■ **WHAT NEEDS TO BE DONE**
Pull out every line below that holds the word "node".

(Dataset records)
[start]

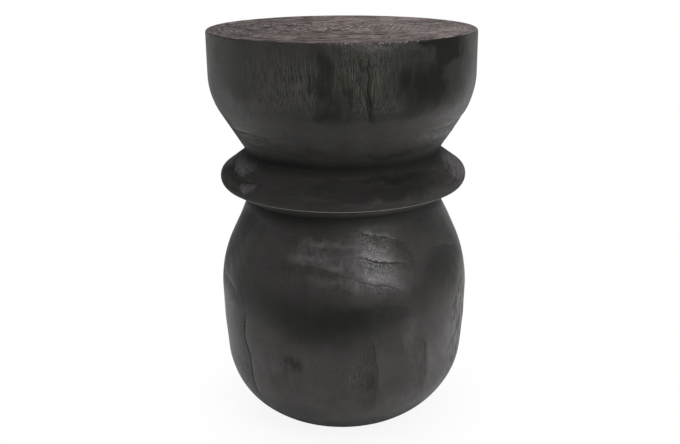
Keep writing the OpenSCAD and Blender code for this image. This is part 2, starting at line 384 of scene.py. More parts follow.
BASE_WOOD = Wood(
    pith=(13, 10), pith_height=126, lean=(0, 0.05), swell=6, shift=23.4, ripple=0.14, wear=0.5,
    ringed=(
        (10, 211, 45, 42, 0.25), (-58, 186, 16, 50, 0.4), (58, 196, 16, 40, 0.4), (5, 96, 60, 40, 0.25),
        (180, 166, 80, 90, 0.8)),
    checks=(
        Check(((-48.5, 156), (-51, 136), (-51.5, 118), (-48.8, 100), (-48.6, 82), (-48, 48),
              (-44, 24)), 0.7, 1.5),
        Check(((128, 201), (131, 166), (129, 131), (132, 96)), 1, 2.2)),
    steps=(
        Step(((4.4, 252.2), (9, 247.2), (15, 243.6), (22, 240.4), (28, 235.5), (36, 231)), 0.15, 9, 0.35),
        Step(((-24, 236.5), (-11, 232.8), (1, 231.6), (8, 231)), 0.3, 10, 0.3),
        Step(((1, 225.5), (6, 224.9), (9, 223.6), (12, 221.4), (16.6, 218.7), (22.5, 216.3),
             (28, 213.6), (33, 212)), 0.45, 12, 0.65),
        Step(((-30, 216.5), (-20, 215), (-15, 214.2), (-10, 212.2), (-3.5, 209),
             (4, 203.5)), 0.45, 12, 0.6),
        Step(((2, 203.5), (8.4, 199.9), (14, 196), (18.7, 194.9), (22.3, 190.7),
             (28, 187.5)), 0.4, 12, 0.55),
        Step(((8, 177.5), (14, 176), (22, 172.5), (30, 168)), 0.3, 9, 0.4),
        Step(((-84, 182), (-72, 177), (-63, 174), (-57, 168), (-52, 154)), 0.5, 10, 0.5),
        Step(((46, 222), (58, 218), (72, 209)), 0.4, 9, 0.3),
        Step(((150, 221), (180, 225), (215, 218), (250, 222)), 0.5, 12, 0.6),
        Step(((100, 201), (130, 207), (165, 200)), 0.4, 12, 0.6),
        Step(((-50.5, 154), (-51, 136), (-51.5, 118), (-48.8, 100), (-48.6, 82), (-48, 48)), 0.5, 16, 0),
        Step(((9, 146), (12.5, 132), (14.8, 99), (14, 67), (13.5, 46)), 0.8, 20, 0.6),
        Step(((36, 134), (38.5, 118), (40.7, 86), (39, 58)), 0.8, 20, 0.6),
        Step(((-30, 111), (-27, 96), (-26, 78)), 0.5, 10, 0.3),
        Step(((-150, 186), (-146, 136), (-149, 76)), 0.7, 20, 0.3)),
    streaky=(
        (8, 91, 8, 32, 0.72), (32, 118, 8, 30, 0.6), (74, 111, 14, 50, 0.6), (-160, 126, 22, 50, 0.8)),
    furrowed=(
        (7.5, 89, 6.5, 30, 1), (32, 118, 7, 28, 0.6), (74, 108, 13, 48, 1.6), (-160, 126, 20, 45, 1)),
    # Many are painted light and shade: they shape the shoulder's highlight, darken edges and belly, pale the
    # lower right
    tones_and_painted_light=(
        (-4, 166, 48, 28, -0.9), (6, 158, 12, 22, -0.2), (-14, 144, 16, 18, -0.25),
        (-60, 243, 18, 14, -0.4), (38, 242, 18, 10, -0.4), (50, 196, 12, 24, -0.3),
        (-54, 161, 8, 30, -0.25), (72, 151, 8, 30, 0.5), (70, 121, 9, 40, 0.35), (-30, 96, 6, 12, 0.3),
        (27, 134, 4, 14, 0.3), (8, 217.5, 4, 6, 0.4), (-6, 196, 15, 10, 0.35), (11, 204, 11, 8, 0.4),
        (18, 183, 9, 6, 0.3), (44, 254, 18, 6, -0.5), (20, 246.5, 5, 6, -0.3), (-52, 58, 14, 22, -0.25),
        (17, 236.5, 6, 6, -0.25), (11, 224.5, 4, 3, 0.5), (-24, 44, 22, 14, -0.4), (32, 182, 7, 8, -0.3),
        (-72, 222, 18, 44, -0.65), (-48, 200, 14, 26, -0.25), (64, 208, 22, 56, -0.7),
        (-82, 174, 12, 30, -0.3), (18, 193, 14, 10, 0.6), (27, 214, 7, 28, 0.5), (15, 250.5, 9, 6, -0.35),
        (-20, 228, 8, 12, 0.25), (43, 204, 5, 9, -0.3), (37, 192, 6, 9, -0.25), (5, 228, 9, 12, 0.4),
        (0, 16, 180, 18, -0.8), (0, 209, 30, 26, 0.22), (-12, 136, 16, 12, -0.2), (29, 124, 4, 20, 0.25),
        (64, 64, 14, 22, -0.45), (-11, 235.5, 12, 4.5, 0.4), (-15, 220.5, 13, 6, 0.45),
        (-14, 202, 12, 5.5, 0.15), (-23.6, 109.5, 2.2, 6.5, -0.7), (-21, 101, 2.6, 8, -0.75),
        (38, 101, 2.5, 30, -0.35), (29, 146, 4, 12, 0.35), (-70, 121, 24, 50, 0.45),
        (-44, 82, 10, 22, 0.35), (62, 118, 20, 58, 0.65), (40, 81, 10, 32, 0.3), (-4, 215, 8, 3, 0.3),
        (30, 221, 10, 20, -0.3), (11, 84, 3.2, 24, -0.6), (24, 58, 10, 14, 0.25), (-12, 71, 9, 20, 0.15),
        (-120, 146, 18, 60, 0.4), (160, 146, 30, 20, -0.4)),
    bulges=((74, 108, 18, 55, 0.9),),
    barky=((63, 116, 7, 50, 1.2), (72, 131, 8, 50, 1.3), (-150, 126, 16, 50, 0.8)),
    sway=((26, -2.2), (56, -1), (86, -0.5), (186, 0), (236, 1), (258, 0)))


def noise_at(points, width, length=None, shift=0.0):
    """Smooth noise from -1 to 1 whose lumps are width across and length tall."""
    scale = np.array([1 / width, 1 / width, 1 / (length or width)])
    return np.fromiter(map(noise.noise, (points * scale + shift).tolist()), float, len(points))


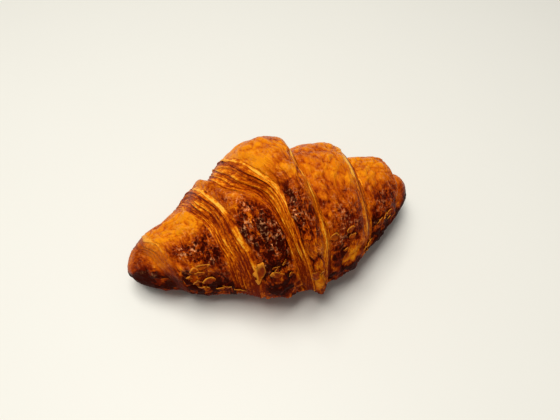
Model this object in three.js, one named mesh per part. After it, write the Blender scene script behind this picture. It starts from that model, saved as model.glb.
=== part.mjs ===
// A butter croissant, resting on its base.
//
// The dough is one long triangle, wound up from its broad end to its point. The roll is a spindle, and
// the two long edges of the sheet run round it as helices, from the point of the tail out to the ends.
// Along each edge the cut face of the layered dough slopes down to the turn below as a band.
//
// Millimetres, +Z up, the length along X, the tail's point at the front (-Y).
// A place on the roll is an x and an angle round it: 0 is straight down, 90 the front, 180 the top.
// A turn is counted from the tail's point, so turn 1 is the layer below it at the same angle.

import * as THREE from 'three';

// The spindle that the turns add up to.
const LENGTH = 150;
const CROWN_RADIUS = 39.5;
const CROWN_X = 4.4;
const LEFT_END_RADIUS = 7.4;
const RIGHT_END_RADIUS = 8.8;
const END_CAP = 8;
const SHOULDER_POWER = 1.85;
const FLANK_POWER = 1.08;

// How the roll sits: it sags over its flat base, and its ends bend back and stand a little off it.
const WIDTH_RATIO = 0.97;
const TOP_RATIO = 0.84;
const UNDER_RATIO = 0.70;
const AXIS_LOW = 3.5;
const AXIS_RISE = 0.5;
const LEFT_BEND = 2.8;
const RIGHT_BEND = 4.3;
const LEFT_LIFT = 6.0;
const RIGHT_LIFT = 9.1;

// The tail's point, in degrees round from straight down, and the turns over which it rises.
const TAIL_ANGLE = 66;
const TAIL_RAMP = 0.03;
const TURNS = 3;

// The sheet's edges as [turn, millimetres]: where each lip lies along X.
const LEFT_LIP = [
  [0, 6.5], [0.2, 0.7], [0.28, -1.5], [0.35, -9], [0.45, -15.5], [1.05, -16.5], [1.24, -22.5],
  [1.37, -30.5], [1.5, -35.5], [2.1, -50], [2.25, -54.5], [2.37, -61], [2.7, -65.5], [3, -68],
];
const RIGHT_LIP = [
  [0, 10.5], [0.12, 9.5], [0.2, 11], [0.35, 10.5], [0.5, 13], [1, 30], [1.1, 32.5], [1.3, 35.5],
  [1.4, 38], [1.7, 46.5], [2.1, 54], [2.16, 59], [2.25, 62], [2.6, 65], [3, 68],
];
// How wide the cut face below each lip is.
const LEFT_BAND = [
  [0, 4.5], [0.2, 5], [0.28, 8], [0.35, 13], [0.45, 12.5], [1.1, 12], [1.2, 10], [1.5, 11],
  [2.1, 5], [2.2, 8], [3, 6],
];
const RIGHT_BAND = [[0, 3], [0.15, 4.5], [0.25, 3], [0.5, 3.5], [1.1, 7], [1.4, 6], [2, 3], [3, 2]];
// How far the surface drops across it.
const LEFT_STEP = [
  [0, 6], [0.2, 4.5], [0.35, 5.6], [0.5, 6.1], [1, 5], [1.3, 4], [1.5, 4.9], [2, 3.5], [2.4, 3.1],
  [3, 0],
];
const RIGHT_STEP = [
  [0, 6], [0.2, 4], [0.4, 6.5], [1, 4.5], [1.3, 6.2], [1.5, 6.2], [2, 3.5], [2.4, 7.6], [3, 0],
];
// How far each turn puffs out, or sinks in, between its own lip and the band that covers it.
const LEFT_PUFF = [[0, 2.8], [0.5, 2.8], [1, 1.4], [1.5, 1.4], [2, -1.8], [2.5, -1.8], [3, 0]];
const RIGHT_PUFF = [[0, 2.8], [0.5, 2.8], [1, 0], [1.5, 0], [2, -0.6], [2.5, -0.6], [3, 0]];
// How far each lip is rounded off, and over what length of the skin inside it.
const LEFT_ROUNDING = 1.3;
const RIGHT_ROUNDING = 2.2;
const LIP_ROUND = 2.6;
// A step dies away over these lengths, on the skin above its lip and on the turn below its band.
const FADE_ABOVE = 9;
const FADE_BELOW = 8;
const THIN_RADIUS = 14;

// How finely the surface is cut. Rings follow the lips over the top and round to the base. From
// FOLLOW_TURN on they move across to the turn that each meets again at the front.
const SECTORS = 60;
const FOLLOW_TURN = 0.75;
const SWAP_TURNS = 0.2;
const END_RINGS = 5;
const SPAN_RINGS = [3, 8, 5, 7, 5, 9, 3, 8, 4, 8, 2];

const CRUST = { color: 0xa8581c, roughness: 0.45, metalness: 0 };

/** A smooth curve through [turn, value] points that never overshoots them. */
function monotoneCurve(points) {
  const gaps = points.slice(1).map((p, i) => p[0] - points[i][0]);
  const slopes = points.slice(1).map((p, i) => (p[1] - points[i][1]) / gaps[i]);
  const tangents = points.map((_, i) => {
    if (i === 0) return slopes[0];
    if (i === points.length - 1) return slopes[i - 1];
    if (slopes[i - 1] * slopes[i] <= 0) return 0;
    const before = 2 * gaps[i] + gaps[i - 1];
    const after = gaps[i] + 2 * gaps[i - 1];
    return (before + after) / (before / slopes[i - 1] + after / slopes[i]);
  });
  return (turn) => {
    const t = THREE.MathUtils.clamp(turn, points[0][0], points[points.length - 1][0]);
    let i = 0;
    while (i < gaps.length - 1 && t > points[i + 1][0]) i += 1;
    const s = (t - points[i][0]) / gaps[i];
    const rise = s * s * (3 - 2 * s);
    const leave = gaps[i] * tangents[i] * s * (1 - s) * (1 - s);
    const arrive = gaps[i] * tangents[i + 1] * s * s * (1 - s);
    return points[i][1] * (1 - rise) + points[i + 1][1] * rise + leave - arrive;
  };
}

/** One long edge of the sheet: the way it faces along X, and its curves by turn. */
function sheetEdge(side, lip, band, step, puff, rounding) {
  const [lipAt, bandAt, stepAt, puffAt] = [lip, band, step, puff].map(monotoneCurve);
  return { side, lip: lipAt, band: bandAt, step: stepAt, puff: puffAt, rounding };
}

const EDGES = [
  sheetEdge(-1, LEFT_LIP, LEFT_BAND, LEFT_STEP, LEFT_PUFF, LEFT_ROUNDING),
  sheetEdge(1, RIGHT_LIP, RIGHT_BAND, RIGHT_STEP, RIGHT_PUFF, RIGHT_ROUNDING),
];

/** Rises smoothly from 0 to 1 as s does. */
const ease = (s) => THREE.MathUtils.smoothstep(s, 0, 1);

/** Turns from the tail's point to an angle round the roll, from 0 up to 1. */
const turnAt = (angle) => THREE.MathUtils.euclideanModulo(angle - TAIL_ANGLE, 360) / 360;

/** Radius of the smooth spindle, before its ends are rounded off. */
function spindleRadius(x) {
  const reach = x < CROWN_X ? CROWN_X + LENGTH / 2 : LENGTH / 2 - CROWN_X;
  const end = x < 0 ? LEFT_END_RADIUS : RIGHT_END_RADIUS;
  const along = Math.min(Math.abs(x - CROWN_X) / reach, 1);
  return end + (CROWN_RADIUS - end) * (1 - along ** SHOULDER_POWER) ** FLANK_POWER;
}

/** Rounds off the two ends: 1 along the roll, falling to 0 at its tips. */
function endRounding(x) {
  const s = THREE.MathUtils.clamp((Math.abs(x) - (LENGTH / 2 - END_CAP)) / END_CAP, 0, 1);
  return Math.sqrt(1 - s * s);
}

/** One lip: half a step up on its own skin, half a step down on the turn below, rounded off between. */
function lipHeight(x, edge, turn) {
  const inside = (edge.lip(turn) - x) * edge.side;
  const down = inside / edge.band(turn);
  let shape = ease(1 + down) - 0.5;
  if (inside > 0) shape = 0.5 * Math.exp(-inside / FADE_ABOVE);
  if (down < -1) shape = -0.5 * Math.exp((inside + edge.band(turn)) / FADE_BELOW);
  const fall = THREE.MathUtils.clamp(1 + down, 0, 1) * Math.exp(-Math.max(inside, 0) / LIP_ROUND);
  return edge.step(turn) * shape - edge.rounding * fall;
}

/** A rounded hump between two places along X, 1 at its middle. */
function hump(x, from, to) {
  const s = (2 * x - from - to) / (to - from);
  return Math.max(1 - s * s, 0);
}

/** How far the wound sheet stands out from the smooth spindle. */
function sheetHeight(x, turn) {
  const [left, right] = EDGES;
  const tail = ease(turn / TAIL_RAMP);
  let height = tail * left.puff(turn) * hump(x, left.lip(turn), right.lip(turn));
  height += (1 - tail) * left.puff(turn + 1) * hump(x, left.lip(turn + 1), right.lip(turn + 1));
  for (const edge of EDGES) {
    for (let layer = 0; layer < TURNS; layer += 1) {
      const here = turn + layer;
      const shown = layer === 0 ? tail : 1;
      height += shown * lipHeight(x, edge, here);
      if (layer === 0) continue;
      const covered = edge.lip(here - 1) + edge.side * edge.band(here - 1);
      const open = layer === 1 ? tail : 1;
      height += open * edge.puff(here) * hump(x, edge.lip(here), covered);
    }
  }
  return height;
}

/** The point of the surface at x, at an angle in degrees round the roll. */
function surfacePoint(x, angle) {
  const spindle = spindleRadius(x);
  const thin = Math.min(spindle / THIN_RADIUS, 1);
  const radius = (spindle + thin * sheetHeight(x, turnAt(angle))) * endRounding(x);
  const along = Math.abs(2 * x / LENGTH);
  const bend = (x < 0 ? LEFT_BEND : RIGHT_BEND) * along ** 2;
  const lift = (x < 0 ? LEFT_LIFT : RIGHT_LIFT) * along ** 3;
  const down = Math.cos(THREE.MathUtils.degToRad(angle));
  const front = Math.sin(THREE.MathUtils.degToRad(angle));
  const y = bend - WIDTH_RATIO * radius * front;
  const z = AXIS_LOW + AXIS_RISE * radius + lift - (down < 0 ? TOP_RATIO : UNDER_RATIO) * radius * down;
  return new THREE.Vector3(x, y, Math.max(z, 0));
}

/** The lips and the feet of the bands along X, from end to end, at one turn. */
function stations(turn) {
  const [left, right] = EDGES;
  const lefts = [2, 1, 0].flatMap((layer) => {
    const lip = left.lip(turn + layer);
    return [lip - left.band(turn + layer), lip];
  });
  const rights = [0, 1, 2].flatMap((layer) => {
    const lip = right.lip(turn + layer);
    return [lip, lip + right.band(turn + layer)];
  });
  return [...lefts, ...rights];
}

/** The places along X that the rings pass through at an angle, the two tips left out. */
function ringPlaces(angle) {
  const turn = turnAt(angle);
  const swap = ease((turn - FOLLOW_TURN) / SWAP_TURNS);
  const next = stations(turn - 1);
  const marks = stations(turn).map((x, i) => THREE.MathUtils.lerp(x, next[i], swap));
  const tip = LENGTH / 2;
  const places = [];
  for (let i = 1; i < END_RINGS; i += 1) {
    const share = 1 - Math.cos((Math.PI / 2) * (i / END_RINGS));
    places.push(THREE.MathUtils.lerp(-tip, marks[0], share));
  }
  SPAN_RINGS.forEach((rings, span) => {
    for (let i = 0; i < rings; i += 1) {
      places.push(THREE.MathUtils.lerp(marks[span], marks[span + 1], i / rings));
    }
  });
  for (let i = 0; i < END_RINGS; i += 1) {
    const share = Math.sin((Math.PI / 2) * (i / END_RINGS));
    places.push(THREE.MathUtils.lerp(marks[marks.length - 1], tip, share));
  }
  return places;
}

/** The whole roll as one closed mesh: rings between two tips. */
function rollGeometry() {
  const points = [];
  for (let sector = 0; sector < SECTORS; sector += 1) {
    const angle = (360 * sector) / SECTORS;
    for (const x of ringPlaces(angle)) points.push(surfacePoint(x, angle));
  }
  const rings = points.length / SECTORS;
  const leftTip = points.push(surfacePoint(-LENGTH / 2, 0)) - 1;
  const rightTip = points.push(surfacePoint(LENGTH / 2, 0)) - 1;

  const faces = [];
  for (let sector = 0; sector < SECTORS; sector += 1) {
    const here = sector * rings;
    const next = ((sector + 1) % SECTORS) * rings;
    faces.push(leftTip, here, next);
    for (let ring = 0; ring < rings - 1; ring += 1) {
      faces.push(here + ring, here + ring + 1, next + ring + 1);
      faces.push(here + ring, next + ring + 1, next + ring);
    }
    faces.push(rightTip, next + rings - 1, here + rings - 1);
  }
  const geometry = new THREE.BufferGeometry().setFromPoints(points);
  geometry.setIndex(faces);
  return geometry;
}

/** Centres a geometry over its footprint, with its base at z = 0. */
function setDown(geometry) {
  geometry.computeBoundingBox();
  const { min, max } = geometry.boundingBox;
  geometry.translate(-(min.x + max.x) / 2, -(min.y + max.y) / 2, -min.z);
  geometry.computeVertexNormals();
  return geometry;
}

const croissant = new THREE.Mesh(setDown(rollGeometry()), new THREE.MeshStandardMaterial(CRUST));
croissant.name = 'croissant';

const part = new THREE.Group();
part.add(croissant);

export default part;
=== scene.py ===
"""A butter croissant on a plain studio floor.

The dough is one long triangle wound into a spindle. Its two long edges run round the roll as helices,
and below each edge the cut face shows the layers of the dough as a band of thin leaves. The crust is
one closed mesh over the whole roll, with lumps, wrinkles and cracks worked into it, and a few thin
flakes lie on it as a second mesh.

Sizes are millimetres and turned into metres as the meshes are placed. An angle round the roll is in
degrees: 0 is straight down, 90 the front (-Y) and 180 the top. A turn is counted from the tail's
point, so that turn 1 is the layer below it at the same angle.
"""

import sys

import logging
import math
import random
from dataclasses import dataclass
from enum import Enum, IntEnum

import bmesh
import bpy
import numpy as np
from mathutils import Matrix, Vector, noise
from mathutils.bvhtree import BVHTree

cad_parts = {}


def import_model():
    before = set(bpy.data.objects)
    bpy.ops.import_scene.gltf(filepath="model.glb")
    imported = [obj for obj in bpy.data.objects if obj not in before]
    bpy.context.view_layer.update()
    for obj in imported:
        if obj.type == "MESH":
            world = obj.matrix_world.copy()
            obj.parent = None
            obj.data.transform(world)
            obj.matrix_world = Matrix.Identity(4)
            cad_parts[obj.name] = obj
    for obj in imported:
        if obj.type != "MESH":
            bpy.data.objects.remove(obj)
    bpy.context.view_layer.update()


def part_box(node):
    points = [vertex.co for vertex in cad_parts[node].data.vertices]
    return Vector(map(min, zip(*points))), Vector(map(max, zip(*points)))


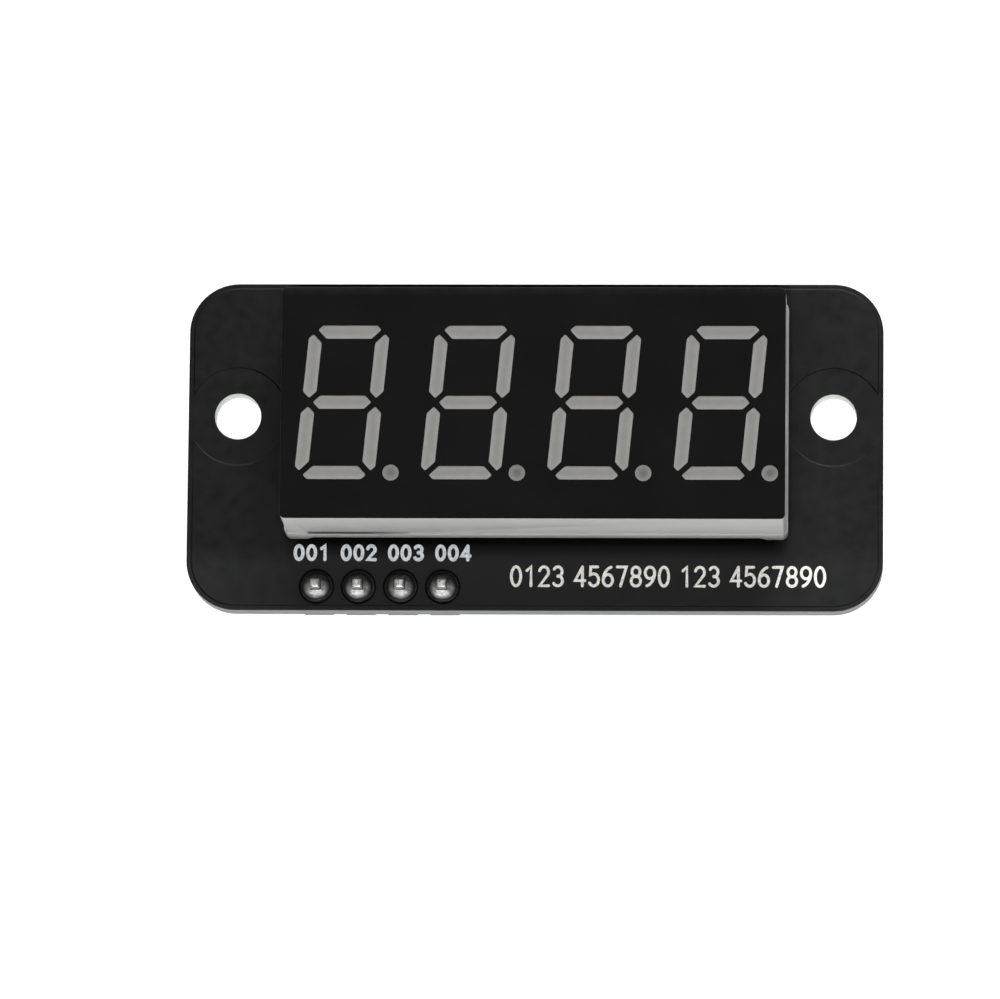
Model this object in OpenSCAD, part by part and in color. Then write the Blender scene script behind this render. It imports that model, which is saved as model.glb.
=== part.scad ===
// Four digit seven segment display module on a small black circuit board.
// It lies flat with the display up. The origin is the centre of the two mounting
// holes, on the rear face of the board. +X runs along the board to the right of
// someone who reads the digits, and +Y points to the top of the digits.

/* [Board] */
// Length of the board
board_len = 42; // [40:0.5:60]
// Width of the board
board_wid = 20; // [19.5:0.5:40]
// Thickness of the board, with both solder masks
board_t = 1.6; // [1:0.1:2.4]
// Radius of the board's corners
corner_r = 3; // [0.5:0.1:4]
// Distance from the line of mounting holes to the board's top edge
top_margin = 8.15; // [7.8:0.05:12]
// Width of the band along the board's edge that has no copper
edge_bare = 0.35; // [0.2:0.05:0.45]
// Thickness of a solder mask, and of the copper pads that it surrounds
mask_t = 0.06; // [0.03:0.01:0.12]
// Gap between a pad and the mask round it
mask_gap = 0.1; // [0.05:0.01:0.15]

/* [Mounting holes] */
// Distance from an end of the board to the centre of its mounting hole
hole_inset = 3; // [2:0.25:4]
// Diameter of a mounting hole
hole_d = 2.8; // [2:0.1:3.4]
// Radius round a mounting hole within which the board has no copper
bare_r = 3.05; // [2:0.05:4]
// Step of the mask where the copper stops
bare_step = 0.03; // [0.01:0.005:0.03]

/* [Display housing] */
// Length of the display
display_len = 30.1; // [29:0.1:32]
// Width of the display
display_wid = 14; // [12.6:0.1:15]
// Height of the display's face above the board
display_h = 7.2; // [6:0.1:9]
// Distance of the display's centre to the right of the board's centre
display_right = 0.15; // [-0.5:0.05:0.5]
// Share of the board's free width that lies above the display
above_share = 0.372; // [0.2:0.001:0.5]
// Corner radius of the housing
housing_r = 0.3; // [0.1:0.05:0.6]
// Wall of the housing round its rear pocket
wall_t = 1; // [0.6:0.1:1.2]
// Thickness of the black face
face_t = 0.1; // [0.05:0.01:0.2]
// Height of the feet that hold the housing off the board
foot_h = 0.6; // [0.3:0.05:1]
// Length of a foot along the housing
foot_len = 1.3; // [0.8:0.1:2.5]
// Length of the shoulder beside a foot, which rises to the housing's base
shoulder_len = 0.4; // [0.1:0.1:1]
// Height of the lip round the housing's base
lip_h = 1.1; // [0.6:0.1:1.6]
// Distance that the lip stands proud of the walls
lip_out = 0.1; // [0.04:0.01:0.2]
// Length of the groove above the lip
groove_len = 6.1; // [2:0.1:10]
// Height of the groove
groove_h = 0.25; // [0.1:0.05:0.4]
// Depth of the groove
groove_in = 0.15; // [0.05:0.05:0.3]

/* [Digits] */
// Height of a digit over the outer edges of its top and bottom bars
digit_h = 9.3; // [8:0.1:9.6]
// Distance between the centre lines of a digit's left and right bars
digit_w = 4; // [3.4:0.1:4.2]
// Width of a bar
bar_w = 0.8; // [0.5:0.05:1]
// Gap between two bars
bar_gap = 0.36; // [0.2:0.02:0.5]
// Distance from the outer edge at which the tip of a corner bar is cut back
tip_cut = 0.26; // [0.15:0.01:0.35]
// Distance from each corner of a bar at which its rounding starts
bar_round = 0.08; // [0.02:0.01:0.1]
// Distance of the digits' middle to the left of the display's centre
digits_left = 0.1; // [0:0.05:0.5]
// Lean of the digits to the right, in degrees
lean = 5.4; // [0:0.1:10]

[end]

■ **RESULT OF THE EXERCISE**
def part_box(node):
    points = [vertex.co for vertex in cad_parts[node].data.vertices]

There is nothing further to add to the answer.